Automobile

Another rough year may be ahead for auto suppliers

Suppliers have been dealing with one operating crisis after another since 2019, when the UAW’s strike against General Motors in the U.S. created major planning and financial ripples throughout the supply chain.

Since then, companies have dealt with the pandemic, higher prices for energy and raw materials, labor shortages, complications in logistics, factory shutdowns in China, production interruptions at subtier parts factories and market uncertainty over how quickly automakers will roll out new electric vehicles or wind down legacy internal combustion programs.

“This coming fourth quarter, we will have basically been in this situation for four years,” Robinet said. “That respite that a lot of suppliers hoped for as volumes came back — they just haven’t had that kind of relief. It’s been calamity after calamity after calamity.”

But PwC’s Carrannanto said that suppliers can navigate this period of uncertainty and emerge stronger than they were when they entered it in 2019. He said firms should use this year to focus on ways to improve liquidity and profitability while keeping their long-term focus on making sure they are set up well for the era of electrification and connectivity.

“Any supplier can certainly benefit if they make the right moves in their portfolio and their footprint to be more flexible and come out of the recessionary pressures in a stronger and more profitable position,” he said.

He predicted that a large number of mergers and acquisitions will likely occur over the next year, particularly in areas related to EVs, electronics and software.

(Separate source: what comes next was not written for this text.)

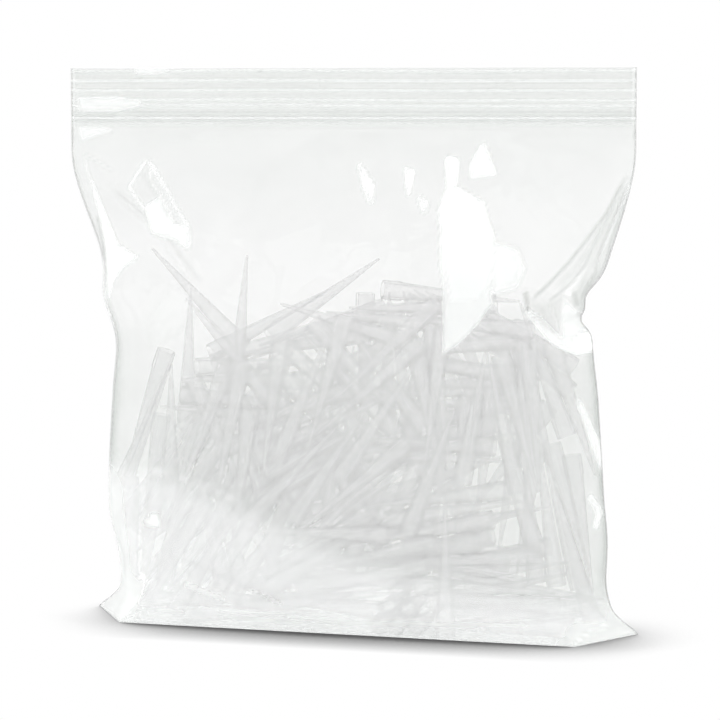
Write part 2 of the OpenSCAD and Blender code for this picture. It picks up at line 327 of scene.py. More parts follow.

Given the financial distress many companies find themselves in, there could be some value buys to be had for companies looking to bolster their positions in those areas, he said.

“Now is the time to rethink your portfolio and your capacity to see if you can create more value in this time frame,” Carrannanto said.

The past few years have driven home the importance of being nimble and flexible, Robinet said.

“There’s just a lot going on,” he said. “There’s more than just one significant issue that these suppliers need to deal with at one time.”